─── Dataset entries
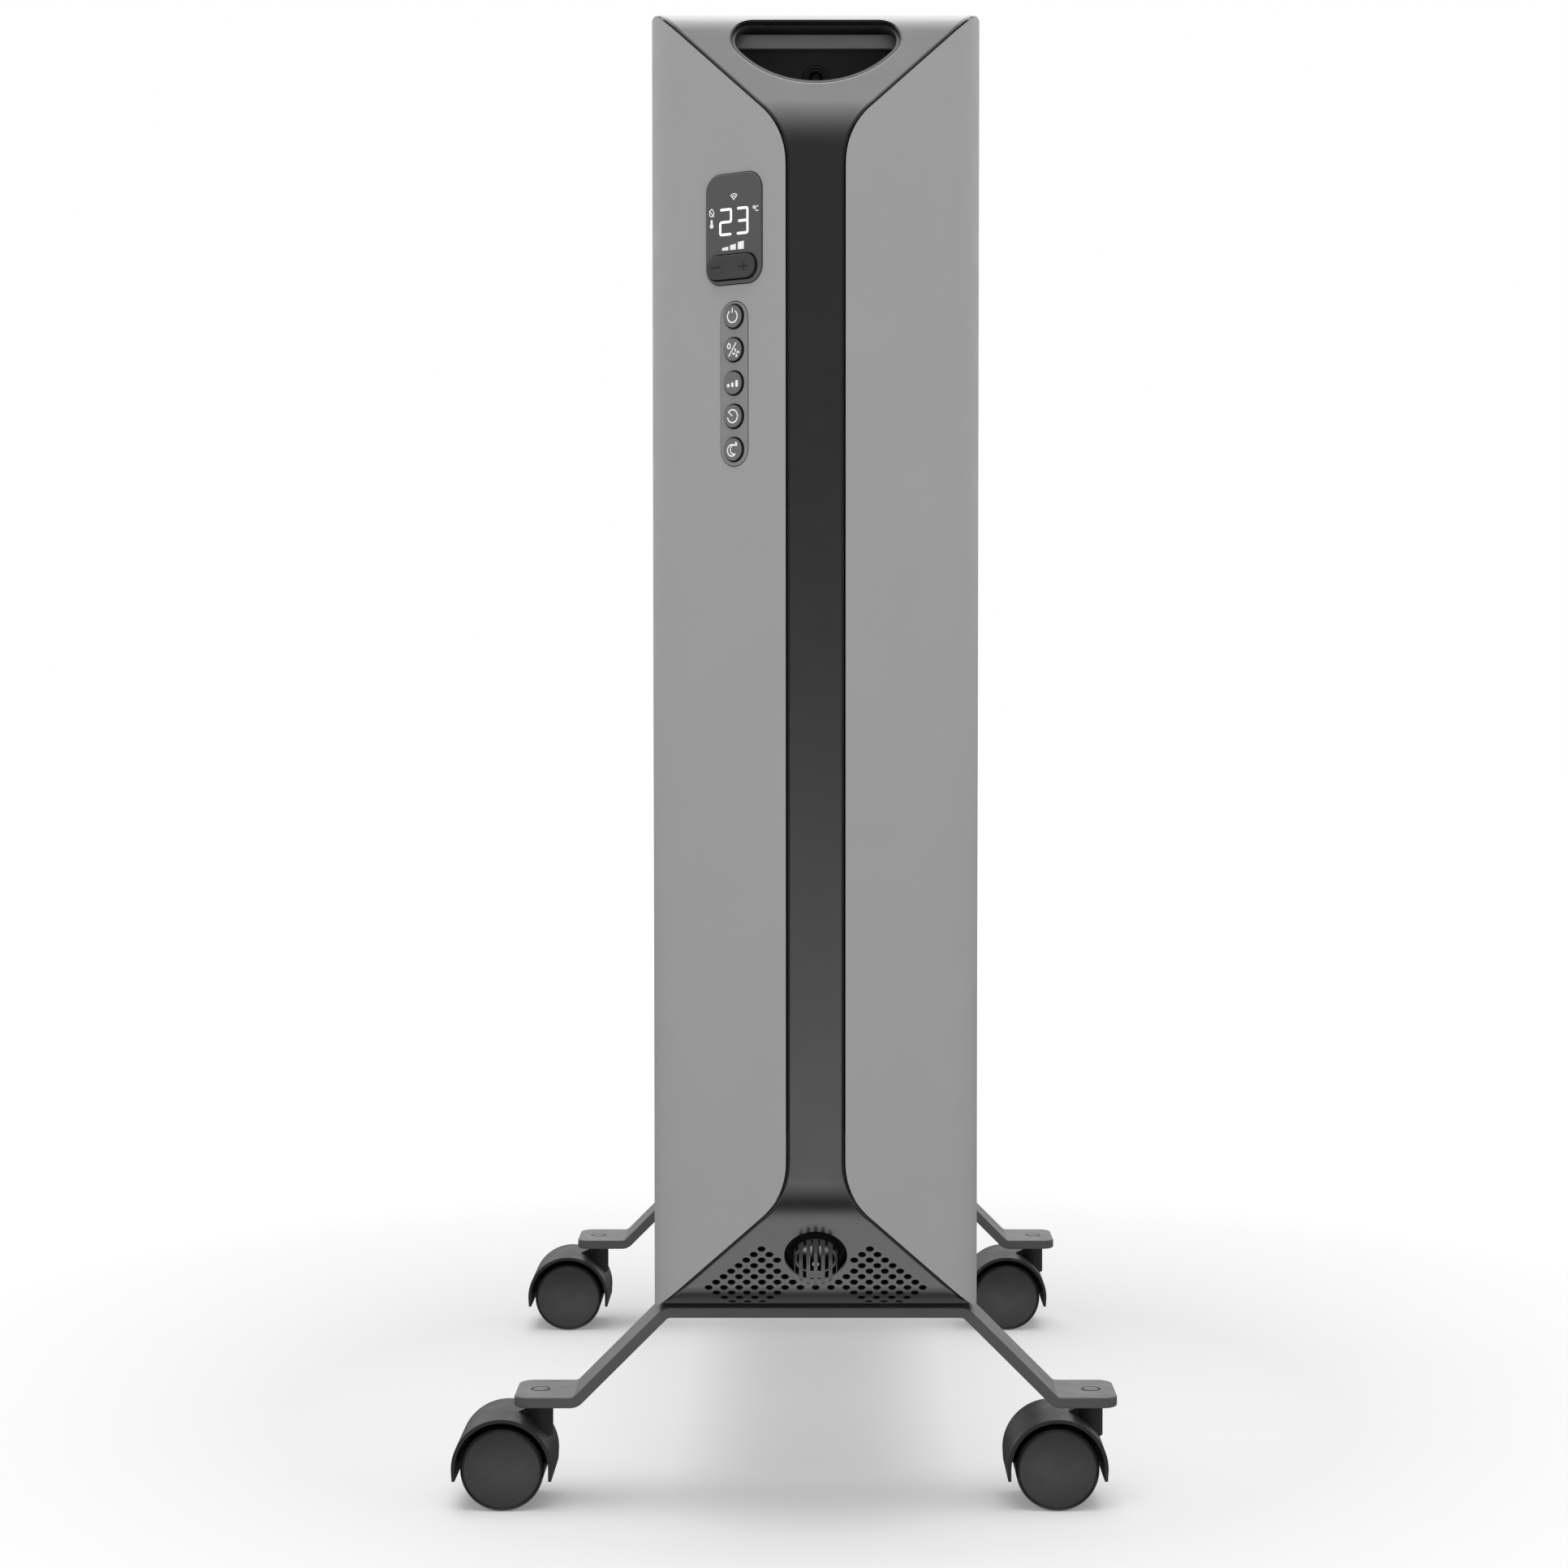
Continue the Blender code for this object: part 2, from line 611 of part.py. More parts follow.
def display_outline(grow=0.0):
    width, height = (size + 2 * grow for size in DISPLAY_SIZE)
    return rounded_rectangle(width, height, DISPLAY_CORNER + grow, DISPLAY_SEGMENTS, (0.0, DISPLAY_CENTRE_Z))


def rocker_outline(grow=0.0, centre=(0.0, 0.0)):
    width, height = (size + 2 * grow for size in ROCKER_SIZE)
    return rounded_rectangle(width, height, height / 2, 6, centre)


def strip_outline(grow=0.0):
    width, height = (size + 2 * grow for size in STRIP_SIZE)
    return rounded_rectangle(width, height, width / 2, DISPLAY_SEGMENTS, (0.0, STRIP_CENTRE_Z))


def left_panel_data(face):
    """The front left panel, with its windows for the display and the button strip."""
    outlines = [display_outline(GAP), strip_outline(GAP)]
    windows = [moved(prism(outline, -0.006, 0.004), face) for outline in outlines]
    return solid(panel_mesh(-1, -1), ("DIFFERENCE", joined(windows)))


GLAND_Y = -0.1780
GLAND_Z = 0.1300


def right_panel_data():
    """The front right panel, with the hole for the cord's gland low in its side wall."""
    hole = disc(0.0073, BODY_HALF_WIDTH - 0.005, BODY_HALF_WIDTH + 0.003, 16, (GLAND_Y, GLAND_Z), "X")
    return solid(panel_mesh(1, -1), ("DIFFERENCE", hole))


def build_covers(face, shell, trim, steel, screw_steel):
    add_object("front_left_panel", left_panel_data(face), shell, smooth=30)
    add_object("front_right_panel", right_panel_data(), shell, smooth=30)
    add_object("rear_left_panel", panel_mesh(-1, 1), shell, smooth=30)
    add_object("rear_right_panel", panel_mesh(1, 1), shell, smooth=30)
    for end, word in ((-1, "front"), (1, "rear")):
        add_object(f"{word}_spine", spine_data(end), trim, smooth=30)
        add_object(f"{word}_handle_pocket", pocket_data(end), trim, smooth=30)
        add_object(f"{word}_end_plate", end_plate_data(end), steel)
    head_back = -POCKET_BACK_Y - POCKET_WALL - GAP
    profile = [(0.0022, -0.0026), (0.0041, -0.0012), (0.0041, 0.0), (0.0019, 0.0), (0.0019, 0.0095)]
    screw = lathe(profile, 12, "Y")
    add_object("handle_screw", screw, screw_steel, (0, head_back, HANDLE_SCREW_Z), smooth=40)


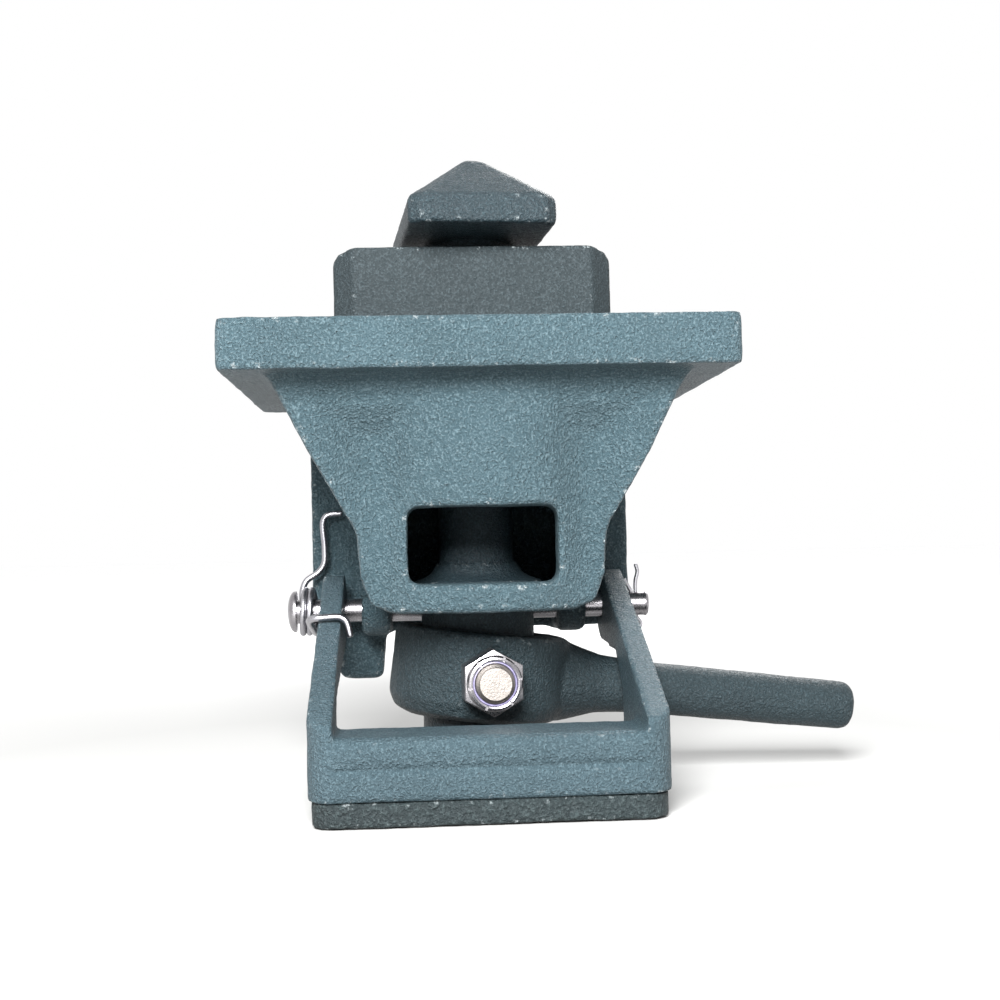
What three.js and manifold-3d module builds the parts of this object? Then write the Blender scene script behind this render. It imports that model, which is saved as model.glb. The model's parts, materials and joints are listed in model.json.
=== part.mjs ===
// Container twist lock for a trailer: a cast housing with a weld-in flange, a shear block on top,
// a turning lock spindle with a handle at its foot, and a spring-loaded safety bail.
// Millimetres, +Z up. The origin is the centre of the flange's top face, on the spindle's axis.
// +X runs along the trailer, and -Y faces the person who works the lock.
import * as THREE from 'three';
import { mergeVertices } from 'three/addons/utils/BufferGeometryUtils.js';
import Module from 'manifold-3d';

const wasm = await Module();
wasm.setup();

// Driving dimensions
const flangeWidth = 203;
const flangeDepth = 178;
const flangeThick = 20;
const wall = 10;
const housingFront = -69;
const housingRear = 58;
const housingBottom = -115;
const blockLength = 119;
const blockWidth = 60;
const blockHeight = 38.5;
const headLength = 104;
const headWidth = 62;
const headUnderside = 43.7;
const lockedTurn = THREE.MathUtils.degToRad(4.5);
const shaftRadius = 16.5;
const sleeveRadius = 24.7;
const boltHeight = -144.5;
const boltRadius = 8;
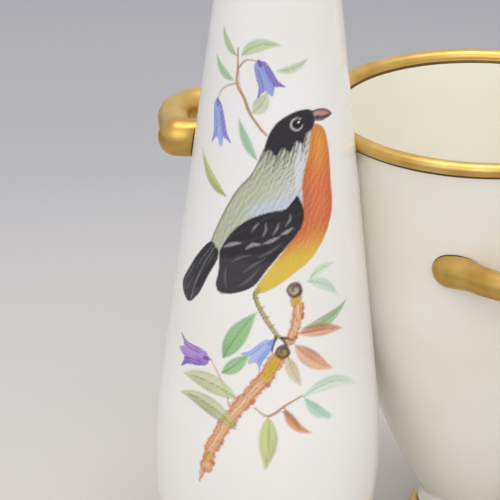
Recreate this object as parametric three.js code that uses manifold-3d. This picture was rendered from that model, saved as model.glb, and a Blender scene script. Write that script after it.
──────
Using the data above, restate word for word the lines from its opening line through the line that contains "return rounded_rectangle(width, height, width", and no more.

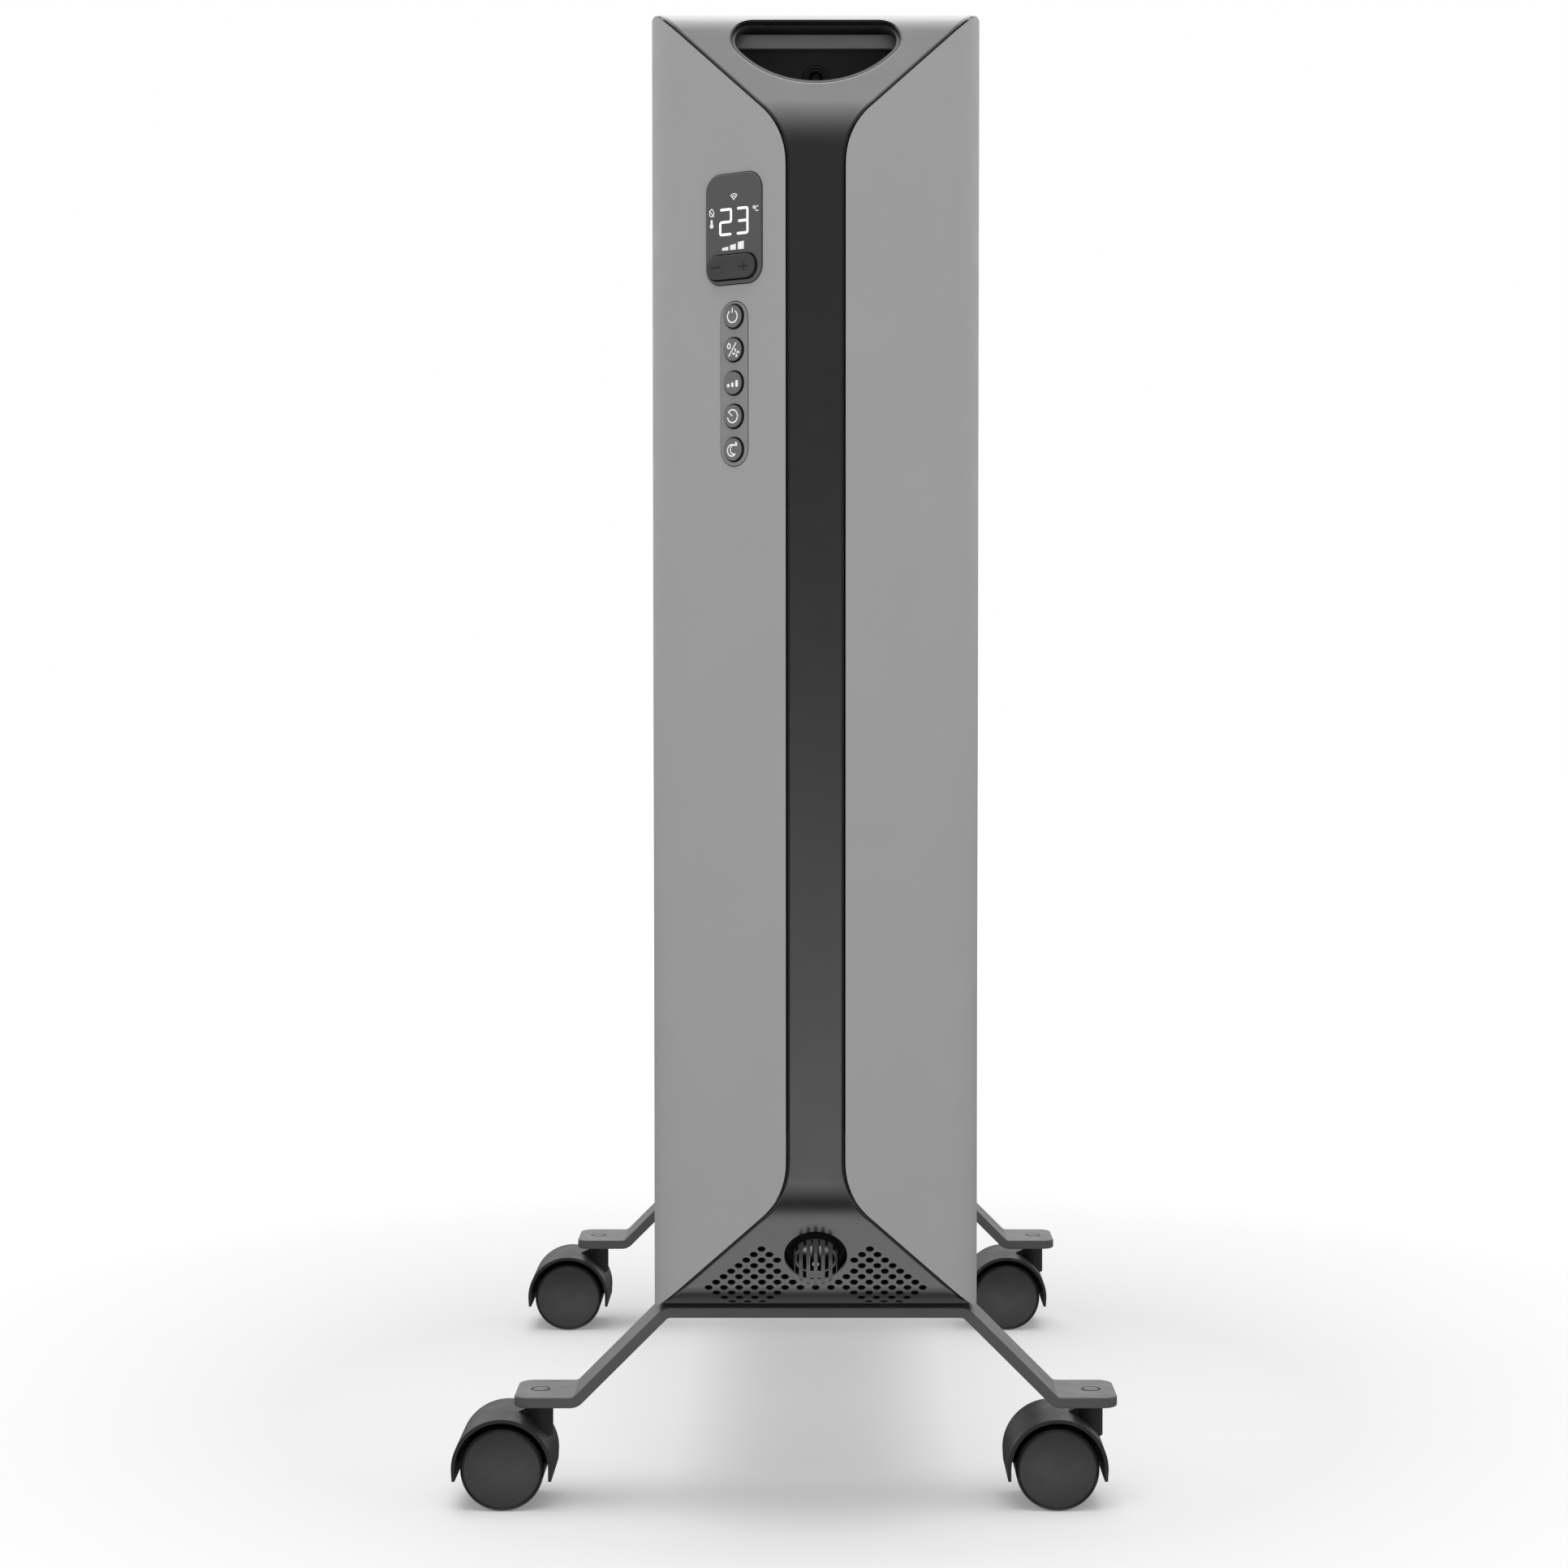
Continue the Blender code for this object: part 2, from line 611 of part.py. More parts follow.
def display_outline(grow=0.0):
    width, height = (size + 2 * grow for size in DISPLAY_SIZE)
    return rounded_rectangle(width, height, DISPLAY_CORNER + grow, DISPLAY_SEGMENTS, (0.0, DISPLAY_CENTRE_Z))


def rocker_outline(grow=0.0, centre=(0.0, 0.0)):
    width, height = (size + 2 * grow for size in ROCKER_SIZE)
    return rounded_rectangle(width, height, height / 2, 6, centre)


def strip_outline(grow=0.0):
    width, height = (size + 2 * grow for size in STRIP_SIZE)
    return rounded_rectangle(width, height, width / 2, DISPLAY_SEGMENTS, (0.0, STRIP_CENTRE_Z))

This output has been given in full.